Each day I descended a narrow notched pole to the bottom of my pit which was now about twenty some  feet to the water and about six feet of muddy water from there. After the initial well was dug, my wife had to return to her own chores back at the tiny outpost  and I was left alone at the bottom of this watery pit. I would look up from the water which was up to my nose and stare at a blue patch through the tiny round opening far above. There, in the Amazon forests, thousands of miles away from all my family and friends, out in the middle of a  desolate field, deep in a narrow muddy pit I found myself very secluded.

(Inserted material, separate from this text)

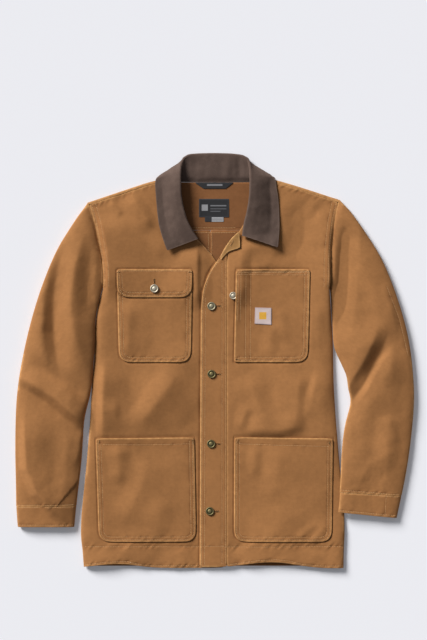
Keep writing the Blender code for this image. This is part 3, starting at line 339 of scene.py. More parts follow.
def sliced(solid, step):
    """Cuts large flat faces into squares, so that they refine evenly."""
    for normal in (Vector((1, 0, 0)), Vector((0, 1, 0))):
        places = [vertex.co.dot(normal) / MM for vertex in solid.verts]
        for k in range(math.floor(min(places) / step) + 1, math.ceil(max(places) / step)):
            parts = list(solid.verts) + list(solid.edges) + list(solid.faces)
            bmesh.ops.bisect_plane(solid, geom=parts, dist=0.05 * MM, plane_co=normal * k * step * MM,
                                   plane_no=normal)


def relaxed(mesh, rounds):
    """Evens out a mesh's flat cells without shrinking it, by pulling in and pushing back by turns."""
    points = cloth_points(mesh)
    ends = np.empty(2 * len(mesh.edges), int)
    mesh.edges.foreach_get("vertices", ends)
    one, other = ends.reshape(-1, 2).T
    count = np.bincount(one, minlength=len(points)) + np.bincount(other, minlength=len(points))
    for step in (0.5, -0.52) * rounds:
        for axis in range(3):
            values = points[:, axis]
            total = np.bincount(one, values[other], len(points))
            total += np.bincount(other, values[one], len(points))
            points[:, axis] = values + step * (total / count - values)
    mesh.vertices.foreach_set("co", (points * MM).ravel())
    mesh.update()


def put_in_scene(name, data):
    """A new object with this mesh, light or camera."""
    thing = bpy.data.objects.new(name, data)
    bpy.context.scene.collection.objects.link(thing)
    return thing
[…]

I placed my hands upon the curve of the well shaft and knew that it was very possible that this well could cave in at any time and bury me alive and believe me, I was really alone.


The stillness was deafening as I stood alone, but as I would submerge myself under the muddy waters to reach down and dig further filling each bucket up with handfuls of mud, the world and all its reach was gone from me. I never felt so alone and so distant from not only myself, but from all that I was familiar with, from all that I knew as security, I was really, really separated from what everyone might call assurance.

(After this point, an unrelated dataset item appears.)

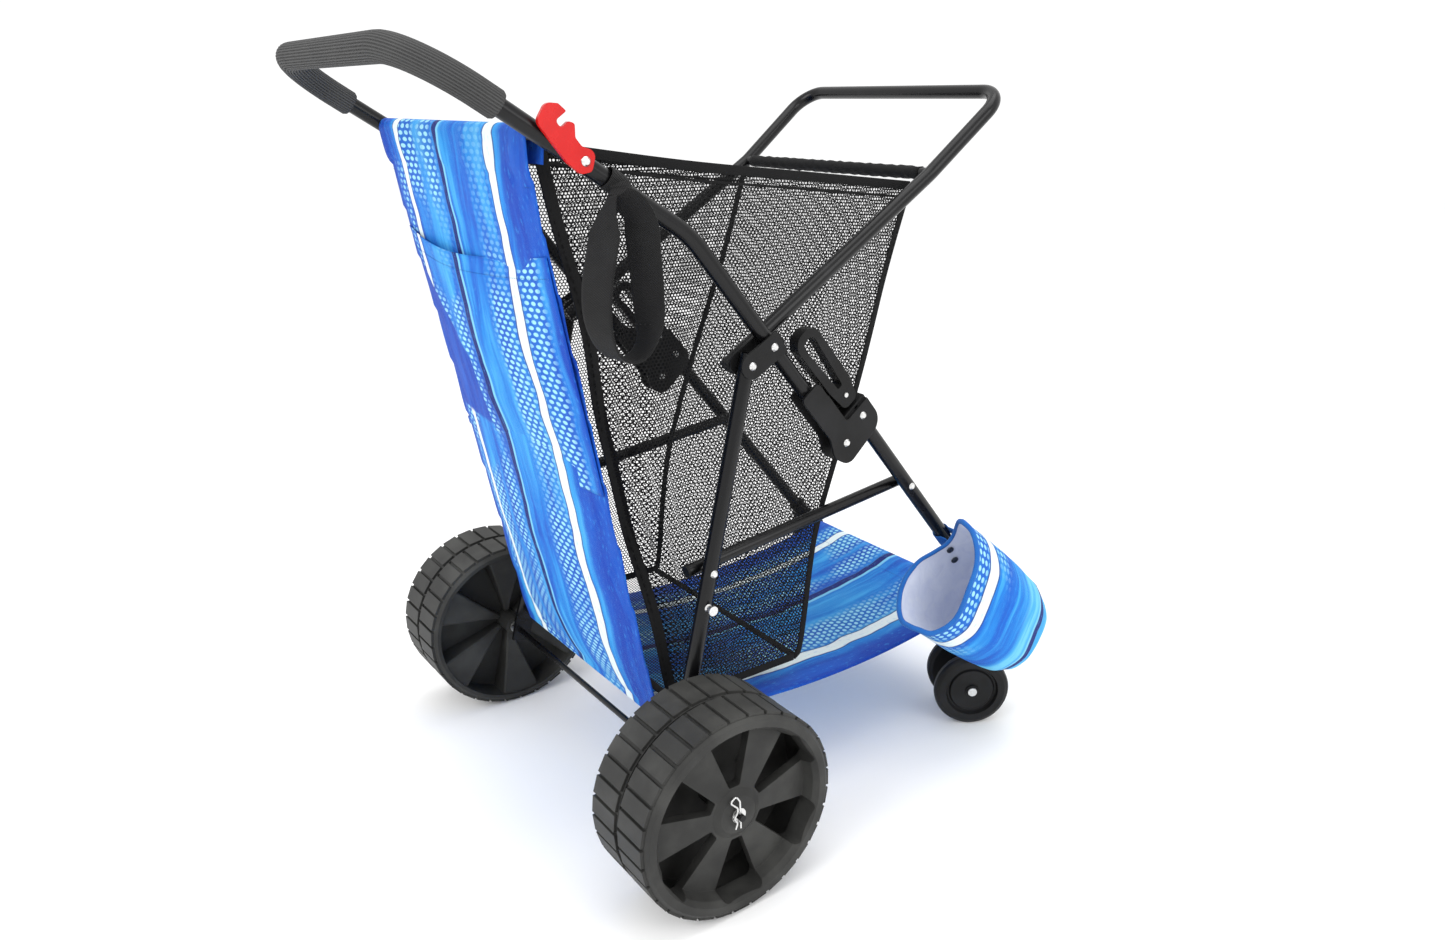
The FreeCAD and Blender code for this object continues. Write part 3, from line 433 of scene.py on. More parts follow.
def smooth_line(points, count):
    """count points evenly along a smooth curve through the given ones."""
    points = [Vector(point) for point in points]
    padded = [points[0] * 2 - points[1], *points, points[-1] * 2 - points[-2]]
    fine = []
    for index in range(1, len(padded) - 2):
        a, b, c, d = padded[index - 1 : index + 3]
        for step in range(16):
            t = step / 16
            curve = 2 * b + (c - a) * t + (2 * a - 5 * b + 4 * c - d) * t * t
            fine.append((curve + (3 * b - a - 3 * c + d) * t**3) / 2)
    fine.append(points[-1])
    return even_line(fine, count)


def even_line(points, count):
    """count points evenly along a polyline."""
    line = np.array([tuple(point) for point in points])
    reach = np.concatenate([[0], np.cumsum(np.linalg.norm(np.diff(line, axis=0), axis=1))])
    wanted = np.linspace(0, reach[-1], count)
    return [Vector([np.interp(at_reach, reach, line[:, k]) for k in range(3)]) for at_reach in wanted]


def across_cart(half, y, z, steps):
    """Points straight across the cart, from its left side to its right."""
    return [Vector((-half + 2 * half * step / steps, y, z)) for step in range(steps + 1)]


def line_length(points):
    return sum((b - a).length for a, b in zip(points, points[1:]))


def arc(hub, radius, start, end, steps):
    """Points round a bar's centre in the YZ plane. Angles are in degrees from +Y towards +Z."""
    made = []
    for step in range(steps + 1):
        angle = math.radians(start + (end - start) * step / steps)
        made.append(hub + Vector((0, math.cos(angle), math.sin(angle))) * radius)
    return made


# Cloth materials ---------------------------------------------------------------------------------

ROYAL = (0.003, 0.052, 0.42, 1)
NAVY = (0.003, 0.015, 0.17, 1)
MID = (0.005, 0.120, 0.58, 1)
BLUE = (0.010, 0.215, 0.68, 1)
SKY = (0.045, 0.370, 0.80, 1)
PALE = (0.36, 0.74, 0.88, 1)
WHITE = (0.80, 0.90, 0.92, 1)


def weave(graph, across, along, pitch):
    """The height of a plain weave: two crossing sets of threads."""
    turns = 2 * math.pi / pitch
    warp = graph.math("SINE", graph.times(across, turns))
    weft = graph.math("SINE", graph.times(along, turns))
    return graph.times(warp, weft)


def stripe_at(graph, offset, half, soft=0.0016):
    """1 within half of the line where offset is 0. offset and half are in metres."""
    return graph.step(graph.math("ABSOLUTE", offset), half + soft, half - soft)


def dots_over(graph, across, along, pitch):
    """Dots in staggered rows. pitch is their spacing across the cloth and the spacing of the rows."""
    rows = graph.math("DIVIDE", along, pitch[1])
    odd = graph.times(graph.math("FLOORED_MODULO", graph.math("FLOOR", rows), 2.0), 0.5)
    column = graph.plus(graph.math("DIVIDE", across, pitch[0]), odd)
    from_x = graph.math("SUBTRACT", graph.math("FRACT", column), 0.5)
    from_y = graph.math("SUBTRACT", graph.math("FRACT", rows), 0.5)
    squares = graph.plus(graph.math("POWER", from_x, 2.0), graph.math("POWER", from_y, 2.0))
    return graph.step(graph.math("SQRT", squares), 0.40, 0.28)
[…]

After my breath ran out, I would lift my head up to the surface and find my self at the bottom of a narrow tube with only a tiny pole leading up to the sky. It was then wonderful to climb up to the surface and stand in the warm sun, letting the lonely wind blow away the chill.


To the north was four thousand miles of jungle, to the east and the Atlantic Ocean was two thousand miles of jungle, to the west and the Pacific was two thousand miles of jungle and mountains and to the south was another thousand miles of forest and my little patch of cleared forest seemed like a postage stamp floating upon the vast ocean.  And there I was descending down a hole to hide from even the vastness of such distances. 


By no fault of anyone but my own, I tasted raw loneliness and an isolation so strong that twenty five years later I can actually feel that hollow and empty loneliness. These were two powerful experiences I once had, and have since sought to never again experience such loneliness.  But loneliness can sneak up on us and catch us all sleeping and if we are not careful, we can find ourselves lost in its vastness or its confinement!


For loneliness is a "choice" and to be lonely or all alone is a  "decision" that is made individually! To  choose a life of a cast away from the goodness of friends, is far worse than being cast away into a deep ocean or buried in a pit in the vast wilderness. If you have only one friendship waiting for you, swim to it and if you only have one companion waiting for you, climb out of your pit and quickly run to her!